Every building envelope requires a whole lot of people and parts coming together to make one cohesive barrier between the inside and the outside. But it’s never that easy. Even the smallest gap, leak, or miscalculation can derail an entire operation and destroy reputations. That’s why everyone involved is trying to cover more than just the building.

Through our extensive field testing capabilities, state-of-the-art AAMA-accredited lab, and design consulting services, Field Verified is equipped to ensure the success of every building envelope before, during, and after it’s completion. We don’t rest until every person, system, and building we work with is covered with verified integrity.

Be Inflexible

The world needs more leaders and companies that stand for something. Companies that know themselves, their values, and their purpose can change people, industries, and entire localities. Your employees benefit when they show up to a healthy work environment where they are rewarded for exhibiting adherence to these values.

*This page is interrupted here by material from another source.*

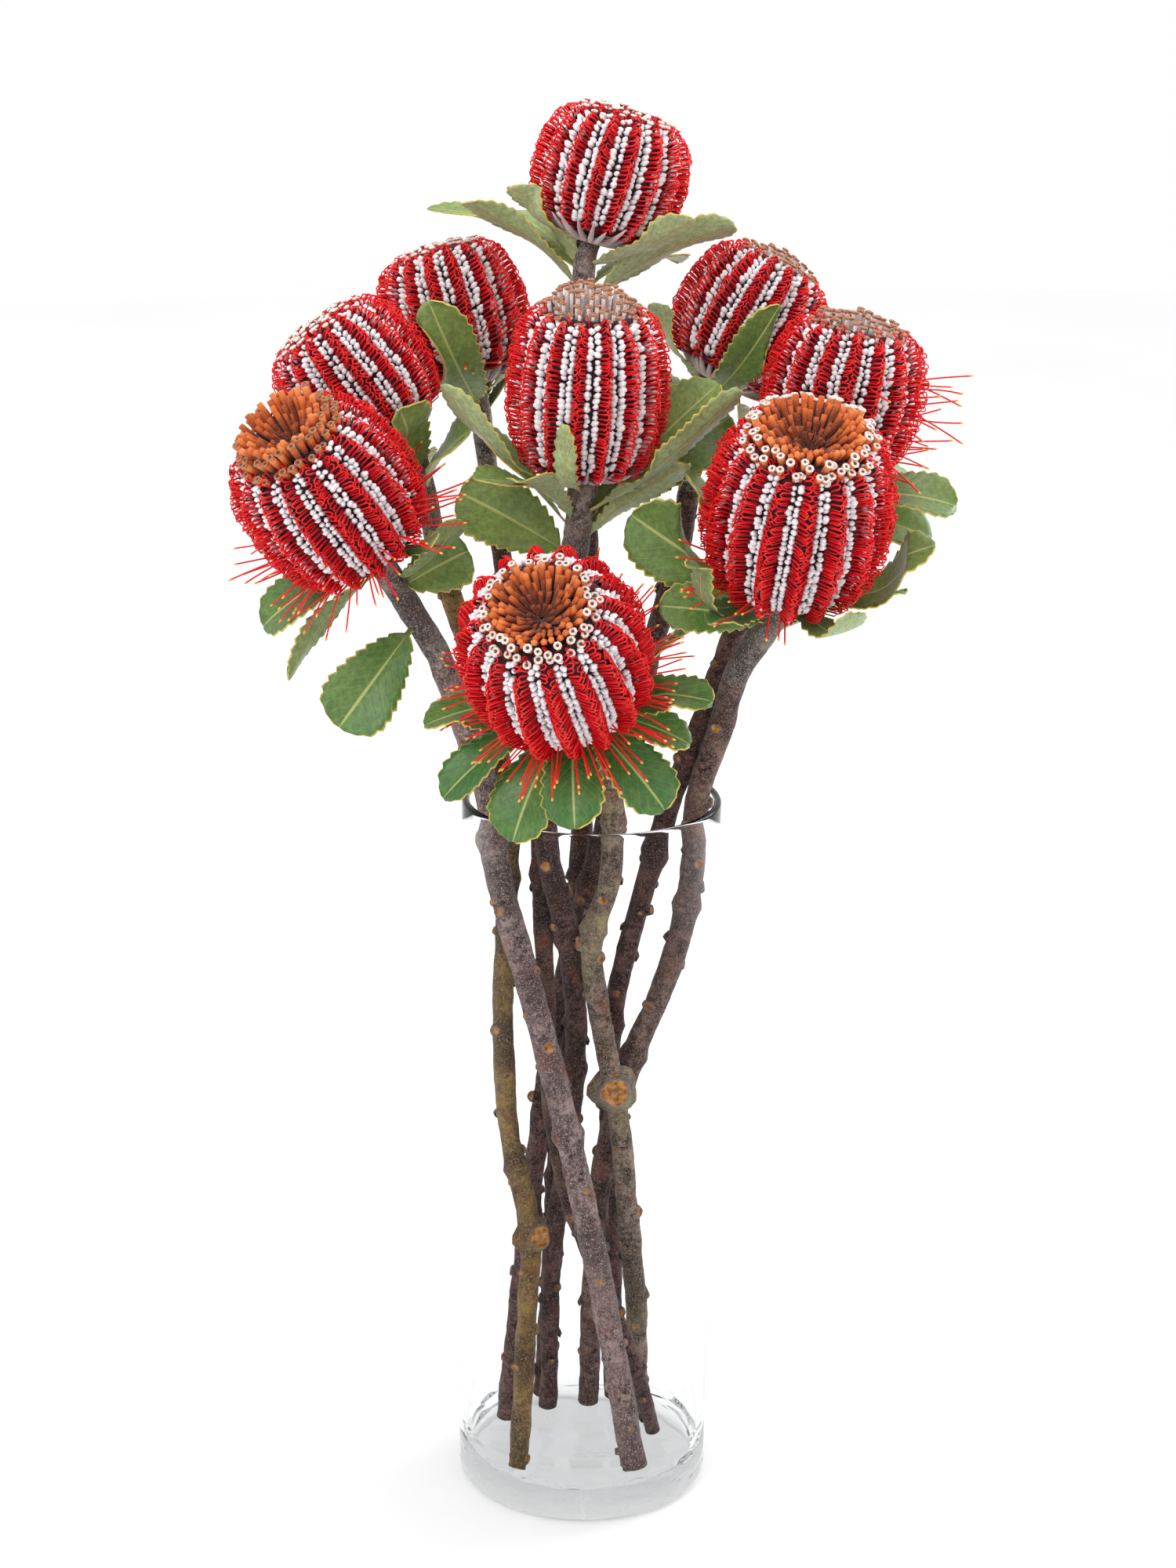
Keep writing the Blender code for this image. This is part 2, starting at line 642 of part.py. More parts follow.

  • The industry benefits from having the example of a vendor that stands for what they believe in and won’t compromise. Other vendors now have a standard. Clients now have something to measure everyone else against.
  • Entire localities can be changed as your values spread within your company. Your values represent a new standard. Customers will put up with nothing less than you and your values, and the entire business scene changes just a little bit because of your influence and your forthright ability to live out your values and explain why they matter.

Even if it wasn’t good for business, it would be worth doing. Because it aligns everyone’s actions and serves as a rubric we can use to measure our company, how we’re doing in our values, and how we can improve.

So be a company that can stand for the values that you hold dear. Inspire others and change your business, your industry, and the world. Because when you do that, you’re seen as a leader. Not because you’re playing some game or because you discovered some gimmick. You become a leader because you are a leader.